KUALA LUMPUR, Jan 17 – The ringgit, which ended the week on a weaker note, is expected to trade between 3.51 and 3.59 against the US dollar next week, a dealer said. The direction of crude oil prices coupled with the US dollar’s performance and Switzerland’s surprising move to scrap its cap on the franc continued to weigh on the local unit.
The ringgit fell to a five-and-a-half year low against the greenback on Tuesday, dented by renewed slide in crude oil prices. Yesterday, however, the ringgit edged up due to market positioning following Switzerland’s unexpected move to cut its cap on the franc, contributing to the local currency’s movements. The dealer said uncertainties over the direction of the market, despite the boost, had put investors in a cautious mood.

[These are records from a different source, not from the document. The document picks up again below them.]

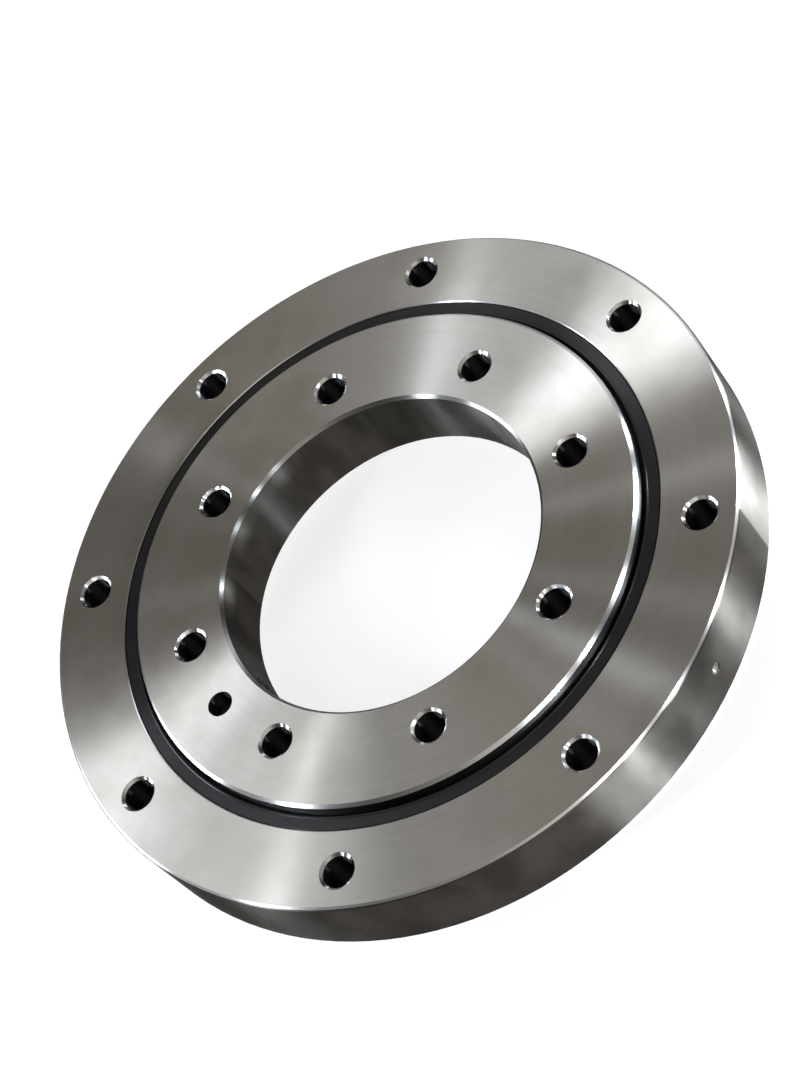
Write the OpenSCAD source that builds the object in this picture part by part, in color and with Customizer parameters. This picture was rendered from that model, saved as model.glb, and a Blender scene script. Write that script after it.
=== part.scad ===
// Crossed-roller slewing ring: two solid rings, one row of crossed rollers between them.
// It lies on the outer ring's bottom face. The origin is the bottom centre, Z is the axis.

/* [Rings] */
// Outside diameter of the outer ring
outer_d = 300; // [288:1:360]
// Bore diameter of the inner ring
bore_d = 140; // [110:1:154]
// Width of each ring
ring_w = 33; // [30:0.5:44]
// How far the inner ring stands above the outer ring
ring_offset = 4; // [1:0.5:5]
// Chamfer on the outside and bore edges
edge_chamfer = 1.3; // [0.5:0.1:2.5]
// Chamfer on the inner ring's edge beside the seal
seal_edge_chamfer = 1.3; // [0.4:0.1:1.4]
// Space between the two rings' facing walls
ring_gap = 1.4; // [0.8:0.1:2]

/* [Bolt holes] */
// Number of bolt holes in each ring
bolt_count = 8; // [4:1:12]
// Bolt circle diameter of the outer ring
outer_bolt_pcd = 269; // [262:1:272]
// Bolt circle diameter of the inner ring
inner_bolt_pcd = 173; // [170:1:178]
// Diameter of every bolt hole
bolt_hole_d = 13; // [9:0.5:14]
// Chamfer around both ends of a bolt hole
bolt_chamfer = 1.1; // [0.4:0.1:1.5]
// Direction of the outer ring's first bolt hole
outer_bolt_az = 90; // [0:1:90]

/* [Rollers] */
// Pitch diameter of the roller row
race_pitch_d = 222; // [216:1:226]
// Number of rollers, an even number
roller_count = 48; // [36:2:48]
// Diameter of a roller
roller_d = 11.5; // [9:0.5:11.5]
// Chamfer on a roller's two edges
roller_chamfer = 0.5; // [0.2:0.1:0.8]
// Clearance between a roller and each raceway flank
race_clearance = 0.25; // [0.1:0.05:0.4]
// Clearance between each end of a roller and the flank it faces
roller_end_clearance = 0.4; // [0.3:0.05:0.6]
// Width of the relief groove at the bottom of a raceway
relief_w = 1.6; // [1:0.1:2.4]
// Depth of the relief groove below the point of the V
relief_depth = 0.5; // [0.2:0.1:1]
// Clearance between a spacer's rim and the raceway flanks
spacer_rim_clearance = 0.6; // [0.4:0.1:1.2]
// Overall length of a spacer along the row
spacer_l = 7.2; // [5:0.1:8]
// Grease hole through the middle of a spacer
spacer_hole_d = 2.4; // [1:0.1:3]
// Clearance between a spacer and its two rollers
spacer_clearance = 0.2; // [0.1:0.05:0.4]

/* [Seals] */
// Width of the rebate that holds a seal, from the middle of the gap
seal_w = 7; // [6:0.1:8]
// Depth of that rebate
seal_depth = 4.5; // [3.5:0.1:4.5]
// How far the seal's face lies below the ring's face
seal_sink = 0.5; // [0.2:0.1:0.8]
// Height of the thin ridge along the seal's inner edge
seal_ridge_h = 0.3; // [0.1:0.05:0.5]
// Width of that ridge
seal_ridge_w = 0.7; // [0.4:0.1:1.2]
// Space between the seal's lip and the ring that runs past it
lip_gap = 0.3; // [0.2:0.05:0.5]
// Space between the seal's back and its rebate
seal_fit = 0.05; // [0.02:0.01:0.1]

/* [Filling plug] */
// Diameter of the plug that closes the roller filling hole
plug_d = 18; // [17:0.5:20]
// Radial clearance of the plug in its hole
plug_fit = 0.05; // [0.02:0.01:0.1]
// How far the plug's flat end lies inside the bore surface
plug_sink = 0.6; // [0.3:0.1:1]
// Direction of the plug and of its pin
plug_az = -135; // [-180:1:180]
// Diameter of the pin hole
pin_hole_d = 10.8; // [8:0.1:12]
// Radial clearance of the pin in its hole
pin_fit = 0.05; // [0.02:0.01:0.1]
// How far the pin lies below the inner ring's face
pin_sink = 8; // [2:0.5:10]
// Thickness left under the pin
pin_floor = 5; // [3:0.5:5]
// Diameter of the knock-out hole under the pin
knock_out_d = 6; // [4:0.5:8]

/* [Grease port] */
// Direction of the grease port
port_az = -22.5; // [-180:0.5:180]
// Diameter of the nipple's seat in the outer wall
port_d = 5; // [4:0.5:8]
// Depth of that seat
port_depth = 9; // [6:0.5:12]
// Diameter of the passage from the seat to the raceway
passage_d = 2.5; // [1.5:0.5:3.5]
// How far the nipple lies below the outer wall
nipple_sink = 0.4; // [0.2:0.1:1]
// Diameter of the nipple's funnel
funnel_d = 3; // [2:0.1:3.6]

/* [Hidden] */
// Curves are drawn with this many sides
$fn = 96;
// Extra length of every cutting shape
over = 1;
outer_r = outer_d / 2;
bore_r = bore_d / 2;
race_r = race_pitch_d / 2;
total_h = ring_w + ring_offset;
mid_z = total_h / 2;
outer_wall_r = race_r + ring_gap / 2;
inner_wall_r = race_r - ring_gap / 2;
roller_pitch = 360 / roller_count;
race_side = roller_d + 2 * race_clearance;
race_diag = race_side * sqrt(2);
roller_l = race_side - 2 * roller_end_clearance;
spacer_d = race_side - 2 * spacer_rim_clearance;
inner_bolt_az = outer_bolt_az - 180 / bolt_count;
roller_names = [for (i = [1:roller_count]) str("roller_", i < 10 ? "0" : "", i)];

// Section of a ring: a rectangle from r0 to r1 and z0 to z1 with four chamfers,
// given in the order bottom inside, bottom outside, top outside, top inside
function ring_section(r0, r1, z0, z1, c) = [
    [r0 + c[0], z0],
    [r1 - c[1], z0],
    [r1, z0 + c[1]],
    [r1, z1 - c[2]],
    [r1 - c[2], z1],
    [r0 + c[3], z1],
    [r0, z1 - c[3]],
    [r0, z0 + c[0]]
];

// The same section point turned half a turn about the middle of the roller
function turned(p) = [2 * race_r - p[0], 2 * mid_z - p[1]];

// Section of the square channel between the two V raceways, with its relief grooves
module raceway_section() {
    translate([race_r, mid_z]) {
        rotate(45) square(race_side, center = true);
        square([race_diag + 2 * relief_depth, relief_w], center = true);
    }
}

// Corners of the rebate in the outer ring's top, with a small chamfer at its outside edge
rebate_points = [
    [race_r, ring_w - seal_depth],
    [race_r + seal_w, ring_w - seal_depth],
    [race_r + seal_w, ring_w - 0.4],
    [race_r + seal_w + 0.4 + over, ring_w + over],
    [race_r, ring_w + over]
];

// Corners of the top seal: a flat body, a thin ridge and a lip that slopes down to the ring
seal_back_r = race_r + seal_w - seal_fit;
seal_front_r = outer_wall_r + 0.4;
seal_floor_z = ring_w - seal_depth;
seal_face_z = ring_w - seal_sink;
lip_r = inner_wall_r + lip_gap;
seal_points = [
    [seal_back_r, seal_floor_z],
    [seal_back_r, seal_face_z - 0.5],
    [seal_back_r - 0.5, seal_face_z],
    [seal_front_r + seal_ridge_w + 0.3, seal_face_z],
    [seal_front_r + seal_ridge_w, seal_face_z + seal_ridge_h],
    [seal_front_r + 0.2, seal_face_z + seal_ridge_h],
    [seal_front_r, seal_face_z],
    [seal_front_r, seal_floor_z + 2.4],
    [lip_r, seal_floor_z + 1.8],
    [lip_r, seal_floor_z + 1.3],
    [seal_front_r, seal_floor_z + 1.1],
    [seal_front_r, seal_floor_z]
];

// One through hole with a chamfer at each end, from z0 to z1
module bolt_hole(z0, z1) {
    translate([0, 0, z0 - over]) cylinder(d = bolt_hole_d, h = z1 - z0 + 2 * over);
    mouth_r = bolt_hole_d / 2 + bolt_chamfer + over;
    for (end = [[z1, 0], [z0, 180]])
        translate([0, 0, end[0]])
            rotate([end[1], 0, 0])
                translate([0, 0, -bolt_chamfer])
                    cylinder(r1 = bolt_hole_d / 2, r2 = mouth_r, h = bolt_chamfer + over);
}

// A circle of bolt holes
module bolt_circle(pcd, az, z0, z1) {
    for (i = [0:bolt_count - 1])
        rotate([0, 0, az - i * 360 / bolt_count])
            translate([pcd / 2, 0, 0])
                bolt_hole(z0, z1);
}

// A cylinder on the radius at one direction, from r0 to r1 at height z
module radial_cylinder(az, z, d, r0, r1) {
    rotate([0, 0, az])
        translate([r0, 0, z])
            rotate([0, 90, 0])
                cylinder(d = d, h = r1 - r0);
}

module outer_ring() {
    color([0.62, 0.61, 0.59])
        difference() {
            rotate_extrude()
                difference() {
                    polygon(ring_section(outer_wall_r, outer_r, 0, ring_w,
                        [0.5, edge_chamfer, edge_chamfer, 0.5]));
                    raceway_section();
                    polygon(rebate_points);
                }
            bolt_circle(outer_bolt_pcd, outer_bolt_az, 0, ring_w);
            radial_cylinder(port_az, ring_w / 2, port_d, outer_r - port_depth, outer_r + over);
            radial_cylinder(port_az, ring_w / 2, passage_d, race_r, outer_r);
        }
}

// Section of the inner ring, shared with the plug's raceway
module inner_section() {
    difference() {
        polygon(ring_section(bore_r, inner_wall_r, ring_offset, total_h,
            [edge_chamfer, 0.5, seal_edge_chamfer, edge_chamfer]));
        raceway_section();
        polygon([for (p = rebate_points) turned(p)]);
    }
}

// Hole for the plug's pin, and the smaller knock-out hole below it
module pin_hole() {
    rotate([0, 0, plug_az])
        translate([inner_bolt_pcd / 2, 0, 0]) {
            translate([0, 0, ring_offset + pin_floor]) cylinder(d = pin_hole_d, h = total_h);
            translate([0, 0, ring_offset - over]) cylinder(d = knock_out_d, h = total_h);
        }
}

module inner_ring() {
    color([0.66, 0.65, 0.63])
        difference() {
            rotate_extrude() inner_section();
            bolt_circle(inner_bolt_pcd, inner_bolt_az, ring_offset, total_h);
            radial_cylinder(plug_az, mid_z, plug_d, bore_r - 2 * over, race_r);
            pin_hole();
        }
}

module filling_plug() {
    color([0.6, 0.6, 0.6])
        difference() {
            intersection() {
                radial_cylinder(plug_az, mid_z, plug_d - 2 * plug_fit, bore_r + plug_sink, race_r);
                rotate_extrude() inner_section();
            }
            pin_hole();
        }
}

module plug_pin() {
    pin_h = ring_w - pin_floor - pin_sink;
    pin_r = pin_hole_d / 2 - pin_fit;
    color([0.35, 0.35, 0.36])
        rotate([0, 0, plug_az])
            translate([inner_bolt_pcd / 2, 0, ring_offset + pin_floor]) {
                cylinder(r = pin_r, h = pin_h - 0.6);
                translate([0, 0, pin_h - 0.6]) cylinder(r1 = pin_r, r2 = pin_r - 0.6, h = 0.6);
            }
}

module seal_top() {
    color([0.06, 0.06, 0.06])
        rotate_extrude() polygon(seal_points);
}

module seal_bottom() {
    color([0.06, 0.06, 0.06])
        rotate_extrude() polygon([for (p = seal_points) turned(p)]);
}

// Flush nipple: a short stem with a funnel and a blind passage
module grease_nipple() {
    stem_r = port_d / 2 - 0.04;
    stem_l = port_depth - nipple_sink;
    color([0.75, 0.72, 0.62])
        rotate([0, 0, port_az])
            translate([outer_r - port_depth, 0, ring_w / 2])
                rotate([0, 90, 0])
                    difference() {
                        cylinder(r = stem_r, h = stem_l);
                        translate([0, 0, stem_l - 1.2])
                            cylinder(d1 = 1, d2 = funnel_d, h = 1.21);
                        translate([0, 0, -over]) cylinder(d = 1, h = stem_l);
                    }
}

// Moves its children to place i in the row, upright on the pitch circle
module at_place(i) {
    rotate([0, 0, i * roller_pitch])
        translate([race_r, 0, mid_z])
            children();
}

// Lean of the roller at place i: by turns to one side and to the other
function lean(i) = i % 2 == 0 ? 45 : -45;

module roller(i) {
    r = roller_d / 2;
    h = roller_l / 2;
    c = roller_chamfer;
    color([0.8, 0.8, 0.8])
        at_place(i)
            rotate([0, lean(i), 0])
                rotate_extrude()
                    polygon([
                        [0, -h], [r - c, -h], [r, c - h],
                        [r, h - c], [r - c, h], [0, h]
                    ]);
}

// Spacer between places i and i + 1: a disc hollowed by both of its rollers
module spacer(i) {
    difference() {
        at_place(i + 0.5)
            rotate([90, 0, 0])
                cylinder(d = spacer_d, h = spacer_l, center = true);
        for (k = [i, i + 1])
            at_place(k)
                rotate([0, lean(k), 0])
                    cylinder(r = roller_d / 2 + spacer_clearance, h = 3 * roller_l, center = true);
        at_place(i + 0.5)
            rotate([90, 0, 0])
                cylinder(d = spacer_hole_d, h = 2 * spacer_l, center = true);
    }
}

module spacers() {
    color([0.85, 0.82, 0.7])
        for (i = [0:roller_count - 1])
            spacer(i);
}

outer_ring();
inner_ring();
seal_top();
seal_bottom();
filling_plug();
plug_pin();
grease_nipple();
spacers();
for (i = [0:roller_count - 1])
    roller(i);
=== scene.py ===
import math

import bpy
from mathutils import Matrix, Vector

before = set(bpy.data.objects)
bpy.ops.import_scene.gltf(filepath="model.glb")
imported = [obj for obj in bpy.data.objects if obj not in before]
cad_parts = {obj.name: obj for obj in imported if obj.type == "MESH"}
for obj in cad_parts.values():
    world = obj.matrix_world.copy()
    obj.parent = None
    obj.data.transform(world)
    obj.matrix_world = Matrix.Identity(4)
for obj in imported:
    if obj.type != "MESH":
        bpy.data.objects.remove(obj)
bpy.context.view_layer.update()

# Middle of the bearing, in metres
MIDDLE = Vector((0, 0, 0.0185))

# Chamfers lie at least this far above or below the middle
CHAMFERS_FROM = 0.010
CHAMFERS_FADE = 0.002
# Outside this radius the outer edge's chamfer carries the walls' painted shade
DARK_RIM_RADIUS = 0.1494
DARK_RIM_FADE = 0.0002
# Inside this radius the bore's chamfer has a tone of its own
BORE_EDGE_RADIUS = 0.0735
BORE_EDGE_FADE = 0.001
# Width over which the hidden walls turn to their painted shade
HIDDEN_FADE = 0.0005

# Chamfers are a paler steel than the faces: partly polished edges, partly a painted highlight
CHAMFER_TONE = (0.62, 0.61, 0.59)
BORE_EDGE_TONE = (0.3, 0.295, 0.285)
# Painted shade for the drilled holes and the gap behind the seal
RECESS_SHADE_TONE = (0.045, 0.045, 0.045)
FACE_ROUGHNESS = 0.26
WALL_ROUGHNESS = 0.32
CHAMFER_ROUGHNESS = 0.3

# A quarter turn, so that the gloss spreads across the turning lines
GLOSS_TURN = 0.25
# Keeps turned steel from going bright where it is seen at a low angle
STEEL_EDGE_TINT = (0.15, 0.15, 0.15, 1)
# Height of turning lines and grain, and of the rubber's rings, in metres
FINE_RELIEF = 0.00003
RUBBER_RELIEF = 0.00004

# Floor: size and drop below the bearing in metres, colour, and how far it shines when seen
FLOOR_SIZE = 8
FLOOR_DROP = 0.0002
FLOOR_TONE = (0.35, 0.35, 0.35)
FLOOR_SHINE = 0.74

# Lamps: distance in metres, colour, height of the strips and side of the small low lamps
LAMP_DISTANCE = 1.2
LAMP_COLOUR = (0.85, 0.92, 1.0)
STRIP_HEIGHT = 0.03
LOW_LAMP_SIZE = 0.06

# Sky: colour, strength, and the angle from its middle at which a glow ends
SKY_COLOUR = (1.0, 0.955, 0.9)
SKY_STRENGTH = 0.015
GLOW_ANGLE = 32

# Camera: place in metres, turn in degrees, lens and sensor in millimetres
CAMERA_PLACE = (0.49611, -0.5132, 0.86832)
CAMERA_TURN = (32.007, 26.383, 7.739)
LENS = 93.866
SENSOR_WIDTH = 36


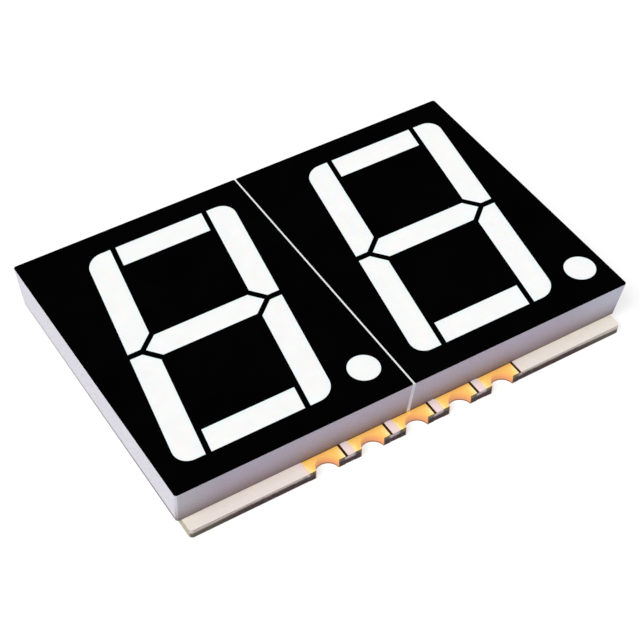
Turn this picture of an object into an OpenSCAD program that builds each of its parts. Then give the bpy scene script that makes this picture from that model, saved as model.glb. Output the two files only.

“However, I doubt that the ringgit would breach 3.60 next week.” Affin Hwang Investment Bank head of retail research Datuk Dr Nazri Khan said the local note continued to drift downwards, a more measured response towards external situation including the greenback strength and commodities weakness rather than due to deterioration of Malaysian fundamentals. For the week just-ended, the ringgit inched up to 3.5580/5610 against the US dollar from last Friday’s 3.5610/5640 and traded mixed against other major currencies.
It depreciated against the yen to 3.0522/9561 from 2.9819/9857 last Friday and weakened vis-à-vis the Singapore dollar to 2.6867/6898 compared with 2.6596/6623 previously. The local unit strengthened against the euro to 4.1319/2361 from last Friday’s 4.2038/2084 but fell against the British pound to 5.4096/3156 from 5.3825/3881 last week.